▶ **Supplied material**:
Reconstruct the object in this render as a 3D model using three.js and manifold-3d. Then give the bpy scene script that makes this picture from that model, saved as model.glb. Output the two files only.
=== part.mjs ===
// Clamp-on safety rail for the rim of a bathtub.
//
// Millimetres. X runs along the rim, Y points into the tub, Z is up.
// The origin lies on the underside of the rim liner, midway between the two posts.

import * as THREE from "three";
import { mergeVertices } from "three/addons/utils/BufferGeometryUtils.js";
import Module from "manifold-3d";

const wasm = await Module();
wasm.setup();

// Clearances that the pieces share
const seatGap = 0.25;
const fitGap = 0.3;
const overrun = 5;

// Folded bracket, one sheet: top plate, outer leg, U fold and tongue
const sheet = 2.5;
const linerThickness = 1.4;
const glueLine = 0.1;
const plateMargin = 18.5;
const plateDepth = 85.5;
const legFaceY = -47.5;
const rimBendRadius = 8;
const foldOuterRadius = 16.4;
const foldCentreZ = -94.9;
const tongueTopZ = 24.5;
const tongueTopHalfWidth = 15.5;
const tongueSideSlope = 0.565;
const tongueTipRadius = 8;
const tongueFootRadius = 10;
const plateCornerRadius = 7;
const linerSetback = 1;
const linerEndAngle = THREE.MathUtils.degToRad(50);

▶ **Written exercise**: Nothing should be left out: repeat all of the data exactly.

▶ **Result**:
Reconstruct the object in this render as a 3D model using three.js and manifold-3d. Then give the bpy scene script that makes this picture from that model, saved as model.glb. Output the two files only.
=== part.mjs ===
// Clamp-on safety rail for the rim of a bathtub.
//
// Millimetres. X runs along the rim, Y points into the tub, Z is up.
// The origin lies on the underside of the rim liner, midway between the two posts.

import * as THREE from "three";
import { mergeVertices } from "three/addons/utils/BufferGeometryUtils.js";
import Module from "manifold-3d";

const wasm = await Module();
wasm.setup();

// Clearances that the pieces share
const seatGap = 0.25;
const fitGap = 0.3;
const overrun = 5;

// Folded bracket, one sheet: top plate, outer leg, U fold and tongue
const sheet = 2.5;
const linerThickness = 1.4;
const glueLine = 0.1;
const plateMargin = 18.5;
const plateDepth = 85.5;
const legFaceY = -47.5;
const rimBendRadius = 8;
const foldOuterRadius = 16.4;
const foldCentreZ = -94.9;
const tongueTopZ = 24.5;
const tongueTopHalfWidth = 15.5;
const tongueSideSlope = 0.565;
const tongueTipRadius = 8;
const tongueFootRadius = 10;
const plateCornerRadius = 7;
const linerSetback = 1;
const linerEndAngle = THREE.MathUtils.degToRad(50);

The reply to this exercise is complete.